In the United States, families fleeing unimaginable horrors such as war or immense oppression have been met not with safety, but with completely cruelty. In a country that prides itself on being the "land of the free", nonetheless. Rather than being taken to shelter and safety, children are torn from their parents at the border, locked in cages, and referred to as “unaccompanied alien minors,” as if their humanity was secondary to their immigration status. Political leaders have continuously fed into the hatred, calling immigrants “animals” and describing them as a “national security threat.” In recent months, President elect Donald Trump described Haitian refugees as "They're eating the cats, they're eating the dogs." These words, repeated again and again, have justified policies that treated these families as less than human, as though their suffering didn’t matter.
In Europe, it is no different.
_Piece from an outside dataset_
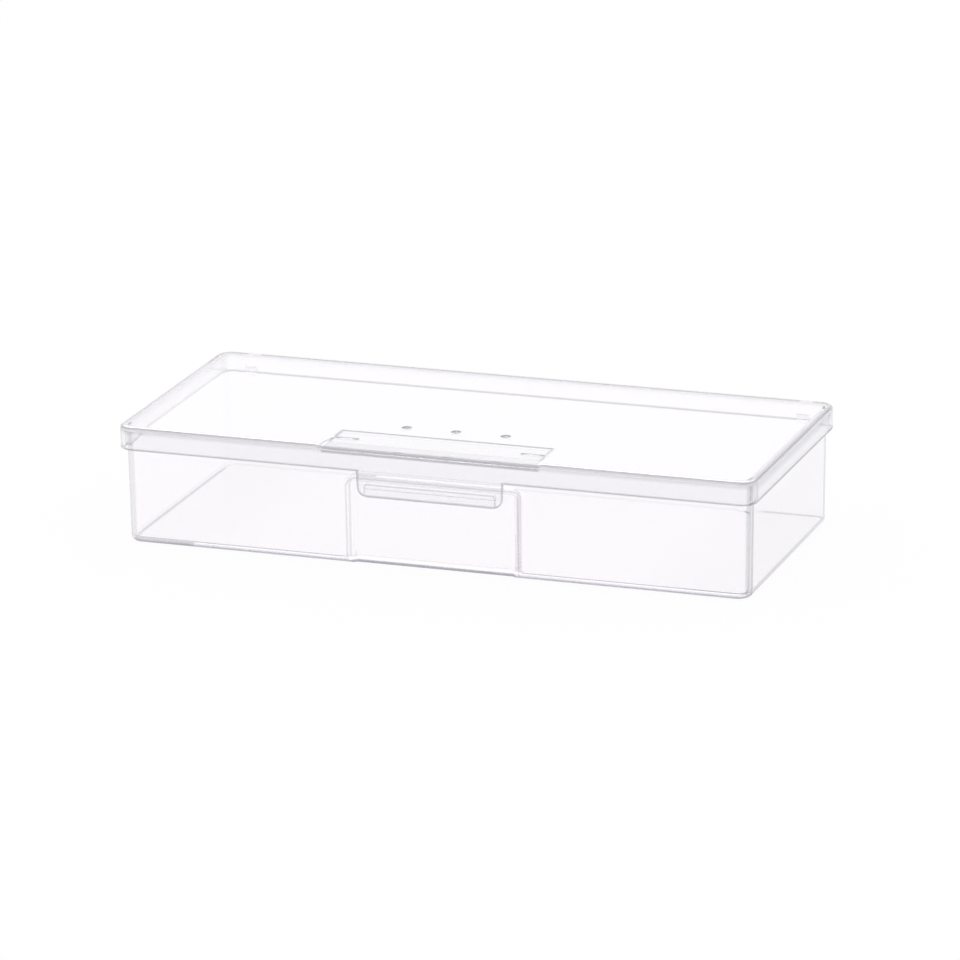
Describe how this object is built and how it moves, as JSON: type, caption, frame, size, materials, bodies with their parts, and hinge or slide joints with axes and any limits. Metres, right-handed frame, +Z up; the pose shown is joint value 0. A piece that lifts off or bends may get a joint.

Refugees escaping war and persecution find themselves trapped in refugee camps like Moria, where the conditions were so poor that one humanitarian aid worker called it “a place of sheer hopelessness.” Politicians didn’t hold back their disdain. Hungary’s prime minister, Viktor Orbán, called refugees “Muslim invaders,” while others described their boats as carrying “human meat.” When we hear words like that, it’s no surprise that so many people turned a blind eye to what was happening. Refugees were left to drown in the Mediterranean or sit for years in squalid camps, waiting for help that never comes.
What makes all of this even more devastating is how refugees and immigrants are so often reduced to numbers, and thus dehumanized even further. The stories of who they are—what they’ve endured, what they’ve lost—are rarely told. Instead, we hear statistics: thousands detained, hundreds drowned, millions displaced. But behind each number is a human being. A mother clutching her child as they cross a river in the dead of night. A teenager leaving behind everything they know for a chance to live without fear. A father who would do anything to provide a better life for his family. Their stories matter, but we rarely hear them. After all, it's easier to ignore suffering when it doesn’t have a face.
But that doesn’t mean it isn’t there.
It is this reason that has inspired me to create a Tumblr blog that addresses this problem. Through seeing and learning about these people that we've so often reduced into numbers, we can fully understand their troubles. And by welcoming them with empathy and kindness rather than cruelty and oppression, we can treat them as the humans that they are.
My goal for blog posts is to do a mix of informative readings, as well as present the stories of real life refugees and immigrants through interviews. As I begin to post, I encourage others to submit their own stories and photos.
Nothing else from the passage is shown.